Latest enamdict files no longer have accented glosses

JMdictProject / JMdictIssues

JMdict Japanese dictionary - lexicographic, etc. issues management

18 stars 1 forks source link

Latest enamdict files no longer have accented glosses #132

Closed melink14 closed 3 months ago

melink14 commented 3 months ago

Awhile back many of the english glosses in enamdict were updated to use modern accented characters to represent long or accented vowels.

For example, 勘太朗 became Kantarō. This is still true if we look at the entry in the DB: https://www.edrdg.org/jmwsgi/entr.py?svc=jmdict&e=2243482

However when downloading the enamdict file from http://ftp.edrdg.org/pub/Nihongo/enamdict.gz all such characters are now rendered normal ascii characters (so Kantarō is rendered as Kantaro). As far as I can tell this happened to all such characters.

This has been the case for at least 2 weeks but less than 3 weeks based on the diff in my weekly dictionary update. (It's just about 80,000 glosses which are effected)

I assume this isn't expected but did something change about how that file is generated recently?

JMdictProject commented 3 months ago

The change was made to cater for some Vietnamese diacritics; converting them to just regular alphabetics. It wasn't supposed to touch things like ō.

I'll need to investigate it - the same XSLT script is used for generating the edict editions and the ō are OK there.

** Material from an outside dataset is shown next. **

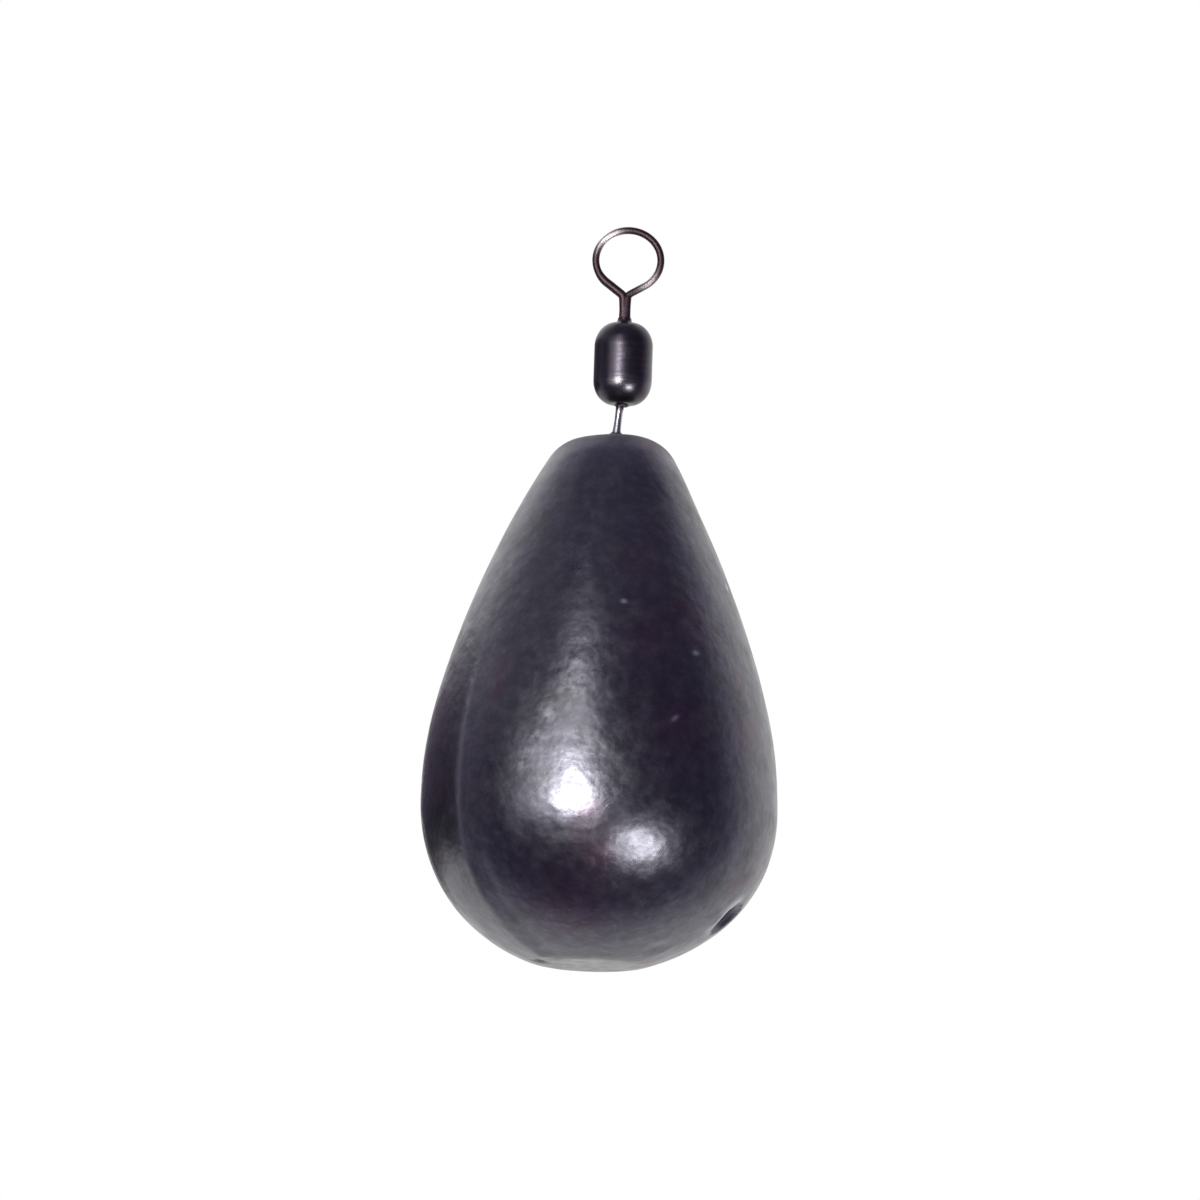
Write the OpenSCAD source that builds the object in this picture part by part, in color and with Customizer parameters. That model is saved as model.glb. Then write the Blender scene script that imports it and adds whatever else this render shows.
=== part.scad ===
/* [Lead body] */
// Height of the casting from the cut base to the crown of the nose
body_height = 32.7; // [30:0.1:37]
// Diameter of the belly, the widest place
belly_diameter = 21.9; // [18:0.1:24]
// Height of the belly's widest place above the base
belly_height = 9.6; // [8:0.1:12]
// Diameter of the flat left where the pouring sprue was cut off
base_flat_diameter = 6.4; // [4:0.1:8]
// Diameter of the flat crown on the nose
nose_flat_diameter = 3.3; // [2.6:0.1:4]
// Radius of the rounded shoulder round the crown
nose_round = 2.8; // [2:0.1:3.4]

/* [Casting marks] */
// Width of the parting line of the two mould halves
seam_width = 0.35; // [0.1:0.05:0.8]
// How far the parting line stands proud
seam_height = 0.05; // [0.02:0.01:0.15]
// Turn of the parting line from the front, in degrees
seam_turn = -52; // [-90:1:0]
// Diameter of the large shrinkage pit low on the right
pit_diameter = 3.4; // [2:0.1:4.5]
// Depth of the large pit
pit_depth = 0.55; // [0.2:0.05:1]
// Diameter of the small shrinkage pit near the base
dimple_diameter = 1.9; // [1:0.1:3]
// Depth of the small pit
dimple_depth = 0.14; // [0.05:0.01:0.4]

/* [Swivel barrel] */
// Outer diameter of the barrel
barrel_diameter = 3.5; // [3.1:0.05:4]
// Length of the barrel from mouth to mouth
barrel_length = 5.1; // [4.6:0.1:7]
// Wall of the barrel
barrel_wall = 0.32; // [0.25:0.01:0.45]
// Radius of the shoulder where the tube is closed in
shoulder_round = 1; // [0.7:0.05:1.3]
// Diameter of the lip at each mouth
lip_diameter = 1.2; // [1.1:0.05:1.5]

/* [Wire eyes] */
// Diameter of the wire
wire_diameter = 0.4; // [0.3:0.01:0.5]
// Outer diameter of the ring
ring_diameter = 4.3; // [3.6:0.02:5]
// Length of the pressed neck, from the barrel's mouth to where the legs part
neck_length = 1.4; // [0.8:0.05:2]
// Width of the pressed neck, across both legs
neck_width = 0.64; // [0.6:0.01:0.64]
// Thickness of the pressed neck
neck_thickness = 0.46; // [0.42:0.01:0.56]
// Radius of the bend where each leg leaves the neck
leg_bend = 0.45; // [0.4:0.05:0.9]
// Diameter of the round journal that turns in the mouth
journal_diameter = 0.66; // [0.66:0.01:0.74]
// Diameter of the upset head inside the barrel
head_diameter = 1.4; // [1.1:0.05:2]
// Length of the head's straight side
head_side = 0.35; // [0.2:0.05:0.6]
// Height of the head's domed end
head_dome = 0.22; // [0.1:0.02:0.3]

/* [Place of the swivel] */
// How far the barrel's axis stands to the right of the body's axis
swivel_offset = 0.6; // [0:0.05:0.8]
// Bare stem between the crown and the barrel
stem_gap = 2.15; // [1.4:0.05:2.4]
// Lean of the lower eye in the casting, in degrees
stem_lean = 5; // [0:0.5:8]

/* [Hidden] */
$fn = 96;

// Overrun of every cut
overrun = 0.1;
// Running clearance, on the radius, between a journal and its mouth
mouth_clearance = 0.05;
// Free play between a head and the inside of the barrel, along the axis
end_play = 0.08;
// How far a journal shows outside its mouth
journal_show = 0.08;
// How deep each length of an eye is rooted in the next
wire_root = 0.05;
// How much slimmer a straight leg is than the bends that it is rooted in
root_step = 0.005;
// How far the pressed neck stands proud of the round legs
press_step = 0.015;
// Skin gap that the shrinking lead leaves round the cast-in wire
cast_gap = 0.01;
// How deep the level crown cuts into the nose arc
crown_cut = 0.01;
// How much deeper each flatter arc of the outline is set in than the next rounder one
arc_set_in = 0.002;
// How far a rounder arc runs on past its joint into a flatter one
arc_run_on = 1;

// Angles of the body's outline above and below the belly, from level
belly_angle = 15.7;
flank_angle = 30.4;
heel_angle = 49.8;
base_angle = 74.3;
// Half angle of the barrel's closed-in ends, from the axis
cone_angle = 60;
// Angle at which each leg runs into the ring, from the ring's lowest point
leg_angle = 34;
// Places of the two pits: turn from the front, and angle below level
pit_turn = 75;
pit_drop = 44.5;
dimple_turn = 47;
dimple_drop = 64;

belly_radius = belly_diameter / 2;
base_flat_radius = base_flat_diameter / 2;
nose_flat_radius = nose_flat_diameter / 2;

// The radii of two arcs that run tangent to each other, the first from level to
// angle a and the second from a to b, over an inward step dr and a climb dz
function arc_pair(dr, dz, a, b) =
    let (p = 1 - cos(a), q = cos(a) - cos(b), s = sin(a), t = sin(b) - sin(a), d = p * t - q * s)
    [(dr * t - q * dz) / d, (p * dz - s * dr) / d];

// The nose arc, which the level crown cuts
nose_centre = [
    nose_flat_radius - sqrt(nose_round * nose_round - pow(nose_round - crown_cut, 2)),
    body_height - nose_round + crown_cut];

// Above the belly: belly arc and flank arc
upper = arc_pair(
    belly_radius - nose_centre.x - nose_round * cos(flank_angle),
    nose_centre.y + nose_round * sin(flank_angle) - belly_height,
    belly_angle, flank_angle);
belly_round = upper[0];
flank_round = upper[1];
belly_centre = [belly_radius - belly_round, belly_height];
flank_centre = belly_centre + (belly_round - flank_round) * [cos(belly_angle), sin(belly_angle)];

// Below the belly: heel arc and base arc
lower = arc_pair(belly_radius - base_flat_radius, belly_height, heel_angle, base_angle);
heel_round = lower[0];
base_round = lower[1];
heel_centre = [belly_radius - heel_round, belly_height];
base_centre = heel_centre + (heel_round - base_round) * [cos(heel_angle), -sin(heel_angle)];

// The whole outline from the base up, and the angle above level at each joint
outline_centres = [base_centre, heel_centre, belly_centre, flank_centre, nose_centre];
outline_rounds = [base_round, heel_round, belly_round, flank_round, nose_round];
joint_angles = [-heel_angle, 0, belly_angle, flank_angle];

// Flatter arcs are set in deeper, and a rounder arc runs on into its flatter neighbour, so that
// the two cross in one clean edge
function set_in(round) = arc_set_in * len([for (r = outline_rounds) if (r < round) r]);
function run_on(round, neighbour) = round < neighbour ? arc_run_on : 0;
function joint_height(i, grow) =
    outline_centres[i].y + (outline_rounds[i] + grow) * sin(joint_angles[i]);

// The swivel, from the crown upwards
barrel_radius = barrel_diameter / 2;
barrel_low = body_height + stem_gap;
barrel_high = barrel_low + barrel_length;
barrel_middle = barrel_low + barrel_length / 2;
lip_radius = lip_diameter / 2;
mouth_radius = journal_diameter / 2 + mouth_clearance;

// The closed-in end, as heights above the barrel's middle
lip_height = barrel_length / 2;
cone_height = lip_height - (barrel_radius - shoulder_round * (1 - cos(cone_angle)) - lip_radius) / tan(cone_angle);
shoulder_height = cone_height - shoulder_round * sin(cone_angle);
shoulder_centre = barrel_radius - shoulder_round;
inner_round = shoulder_round - barrel_wall;
inner_cone_height = shoulder_height + inner_round * sin(cone_angle);
inner_cone_radius = shoulder_centre + inner_round * cos(cone_angle);
mouth_height = inner_cone_height + (inner_cone_radius - mouth_radius) / tan(cone_angle);
mouth_depth = lip_height - mouth_height;

// The wire eye, as heights above the mouth
wire_radius = wire_diameter / 2;
journal_radius = journal_diameter / 2;
head_radius = head_diameter / 2;
ring_radius = ring_diameter / 2 - wire_radius;
leg_offset = neck_width / 2 - press_step - wire_radius;
leg_length = (ring_radius * sin(leg_angle) - leg_offset - leg_bend * (1 - sin(leg_angle))) / cos(leg_angle);
leg_foot = [
    leg_offset + leg_bend * (1 - sin(leg_angle)),
    neck_length + leg_bend * cos(leg_angle)];
ring_height = leg_foot.y + leg_length * sin(leg_angle) + ring_radius * cos(leg_angle);

// Part of a convex outline: what lies between the axis and one arc, from z0 to z1
module arc_band(centre, radius, z0, z1) {
    intersection() {
        union() {
            translate(centre) circle(radius);
            if (centre.x > 0) translate([0, z0]) square([centre.x, z1 - z0]);
        }
        translate([0, z0]) square([centre.x + radius, z1 - z0]);
    }
}

// Half of the body's outline, grown outwards by an even amount and left uncut at both ends
module body_outline(grow) {
    last = len(outline_rounds) - 1;
    for (i = [0:last]) {
        round = outline_rounds[i];
        low = i == 0 ? -overrun
            : joint_height(i - 1, grow) - run_on(round, outline_rounds[i - 1]);
        high = i == last ? body_height + overrun
            : joint_height(i, grow) + run_on(round, outline_rounds[i + 1]);
        arc_band(outline_centres[i], round + grow - set_in(round), low, high);
    }
}

// The mould halves' parting line: a thin plate that stands proud all round the casting
module parting_line() {
    rotate([0, 0, seam_turn - 90])
        rotate([90, 0, 0])
            translate([0, 0, -seam_width / 2])
                linear_extrude(seam_width) {
                    body_outline(seam_height);
                    mirror([1, 0]) body_outline(seam_height);
                }
}

// Body and parting line, cut level at the base and at the crown
module casting() {
    intersection() {
        union() {
            rotate_extrude() body_outline(0);
            parting_line();
        }
        cylinder(h = body_height, r = belly_diameter);
    }
}

// A shallow dish sunk into the surface, square to it, where an arc of the outline lies
module dish(centre, round, turn, drop, diameter, depth) {
    ball = (diameter * diameter / 4 + depth * depth) / (2 * depth);
    reach = round + ball - depth;
    rotate([0, 0, turn - 90])
        translate([centre.x + reach * cos(drop), 0, centre.y - reach * sin(drop)])
            sphere(ball);
}

module lead_body() {
    color("#2e2a35")
        difference() {
            casting();
            dish(heel_centre, heel_round, pit_turn, pit_drop, pit_diameter, pit_depth);
            dish(base_centre, base_round, dimple_turn, dimple_drop, dimple_diameter, dimple_depth);
            place_lower_eye() eye_wire(cast_gap, stem_lean);
        }
}

// A torus segment of wire in the XZ plane, from angle a0 on, about the origin
module wire_arc(radius, grow, a0, sweep) {
    rotate([90, 0, 0])
        rotate([0, 0, a0])
            rotate_extrude(angle = sweep)
                translate([radius, 0]) circle(wire_radius + grow);
}

// One leg: its bend out of the neck, then straight into the ring
module leg(grow) {
    root_turn = wire_root / leg_bend * 180 / PI;
    translate([leg_offset + leg_bend, 0, neck_length])
        wire_arc(leg_bend, grow, 90 + leg_angle, 90 - leg_angle + root_turn);
    translate([leg_foot.x, 0, leg_foot.y])
        rotate([0, 90 - leg_angle, 0])
            translate([0, 0, -wire_root])
                cylinder(h = leg_length + 2 * wire_root, r = wire_radius + grow - root_step);
}

// The wire outside the journal: neck, legs and ring, leaning about the journal's end
module eye_wire(grow, lean) {
    translate([0, 0, journal_show])
        rotate([lean, 0, 0])
            translate([0, 0, -journal_show]) {
                translate([0, 0, journal_show - wire_root])
                    linear_extrude(neck_length - journal_show + wire_root) neck_section(grow);
                leg(grow);
                mirror([1, 0, 0]) leg(grow);
                translate([0, 0, ring_height])
                    wire_arc(ring_radius, grow, leg_angle - 90, 360 - 2 * leg_angle);
            }
}

// Both legs pressed into one oval
module neck_section(grow) {
    end_radius = neck_thickness / 2 + grow;
    end_offset = (neck_width - neck_thickness) / 2;
    for (side = [-1, 1]) translate([side * end_offset, 0]) circle(end_radius);
    square([2 * end_offset, 2 * end_radius], center = true);
}

// The upset head and the journal, which turn inside the barrel
module headed_end() {
    seat = -mouth_depth - end_play + (mouth_radius - journal_radius) / tan(cone_angle);
    side = seat - (head_radius - journal_radius) / tan(cone_angle);
    end = side - head_side;
    ball = (head_radius * head_radius + head_dome * head_dome) / (2 * head_dome);
    rotate_extrude() {
        polygon([
            [0, journal_show], [journal_radius, journal_show], [journal_radius, seat],
            [head_radius, side], [head_radius, end], [0, end]]);
        intersection() {
            translate([0, end - head_dome + ball]) circle(ball);
            translate([0, end - head_dome]) square([head_radius, head_dome + head_side / 2]);
        }
    }
}

module eye(lean) {
    headed_end();
    eye_wire(0, lean);
}

// The lower eye hangs under the barrel, its ring edge-on to the front
module place_lower_eye() {
    translate([swivel_offset, 0, barrel_low])
        rotate([0, 0, 90]) rotate([180, 0, 0]) children();
}

module lower_eye() {
    color("#4a4550") place_lower_eye() eye(stem_lean);
}

module upper_eye() {
    color("#4a4550")
        translate([swivel_offset, 0, barrel_high]) eye(0);
}

// Half of one end's outline, from the barrel's middle to a mouth
module barrel_end(radius, round, cone_start, cone_radius, end_height, end_radius) {
    arc_band([shoulder_centre, shoulder_height], round, shoulder_height, cone_start);
    square([radius, shoulder_height]);
    polygon([[0, cone_start], [cone_radius, cone_start], [end_radius, end_height], [0, end_height]]);
}

module swivel_barrel() {
    cone_radius = shoulder_centre + shoulder_round * cos(cone_angle);
    bore_radius = barrel_radius - barrel_wall;
    color("#26242b")
        translate([swivel_offset, 0, barrel_middle])
            rotate_extrude()
                difference() {
                    for (flip = [0, 1]) mirror([0, flip])
                        barrel_end(barrel_radius, shoulder_round, cone_height, cone_radius,
                            lip_height, lip_radius);
                    for (flip = [0, 1]) mirror([0, flip])
                        barrel_end(bore_radius, inner_round, inner_cone_height, inner_cone_radius,
                            mouth_height, mouth_radius);
                    translate([0, -barrel_length / 2 - overrun])
                        square([mouth_radius, barrel_length + 2 * overrun]);
                }
}

lead_body();
lower_eye();
swivel_barrel();
upper_eye();
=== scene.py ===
"""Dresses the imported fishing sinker: a cast lead pear with a barrel swivel in its nose."""

import math

import bmesh
import bpy
from mathutils import Matrix, Vector


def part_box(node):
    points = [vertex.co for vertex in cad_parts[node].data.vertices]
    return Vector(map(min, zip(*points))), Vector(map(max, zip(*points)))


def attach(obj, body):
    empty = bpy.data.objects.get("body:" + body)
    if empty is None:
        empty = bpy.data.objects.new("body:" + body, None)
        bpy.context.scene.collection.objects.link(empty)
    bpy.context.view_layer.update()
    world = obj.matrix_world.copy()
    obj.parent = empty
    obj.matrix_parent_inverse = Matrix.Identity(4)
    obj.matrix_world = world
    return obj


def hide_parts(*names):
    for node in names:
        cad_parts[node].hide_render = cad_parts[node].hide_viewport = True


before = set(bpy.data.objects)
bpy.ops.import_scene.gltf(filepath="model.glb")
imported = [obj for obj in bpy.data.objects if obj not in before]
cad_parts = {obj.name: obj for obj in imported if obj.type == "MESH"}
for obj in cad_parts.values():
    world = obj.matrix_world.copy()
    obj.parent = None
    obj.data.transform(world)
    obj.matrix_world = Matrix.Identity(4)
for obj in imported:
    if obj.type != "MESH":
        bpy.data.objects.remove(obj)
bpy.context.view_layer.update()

bl_info = {
    "name": "Barrel Swivel Sinker",
    "version": (1, 0, 0),
    "blender": (4, 5, 0),
    "location": "3D View > Sidebar > Sinker",
    "description": "Builds a cast fishing sinker with its swivel, finishes and studio",
    "category": "Object",
}

LEAD_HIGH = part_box("lead_body")[1]
BARREL_LOW, BARREL_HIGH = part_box("swivel_barrel")
RING_LOW, RING_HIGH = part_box("upper_eye")

MM = 0.001
DOUBLES = 1e-7


# Nodes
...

It might be a day or two before it can be resolved.

melink14 commented 3 months ago

Thanks! No problems even if it takes a few days!

JMdictProject commented 3 months ago

I've switched back to the previous scripts, so from the next daily generation all those ō/ū names should return. The 10 or so Vietnamese names will be a bit mangled until we get a proper fix.

The xslt scripts that generate the edict/enamdict versions are different for the two dictionaries.

JMdictProject commented 3 months ago

OK, I think it's all fixed, and from tomorrow's distribution, all the diacritics available via JIS coding will be in enamdict. Some, such as the more way-out Vietnamese ones, will just have the plain alphabetics. I think this can be closed now.

JMdictProject commented 3 months ago

I should have mentioned that the great XSLT scripts that turn the JMdict/JMnedict files into the legacy edict/enamdict forms were developed by Jean-Luc Leger. Jean-Luc provided the updates that sorted out this issue.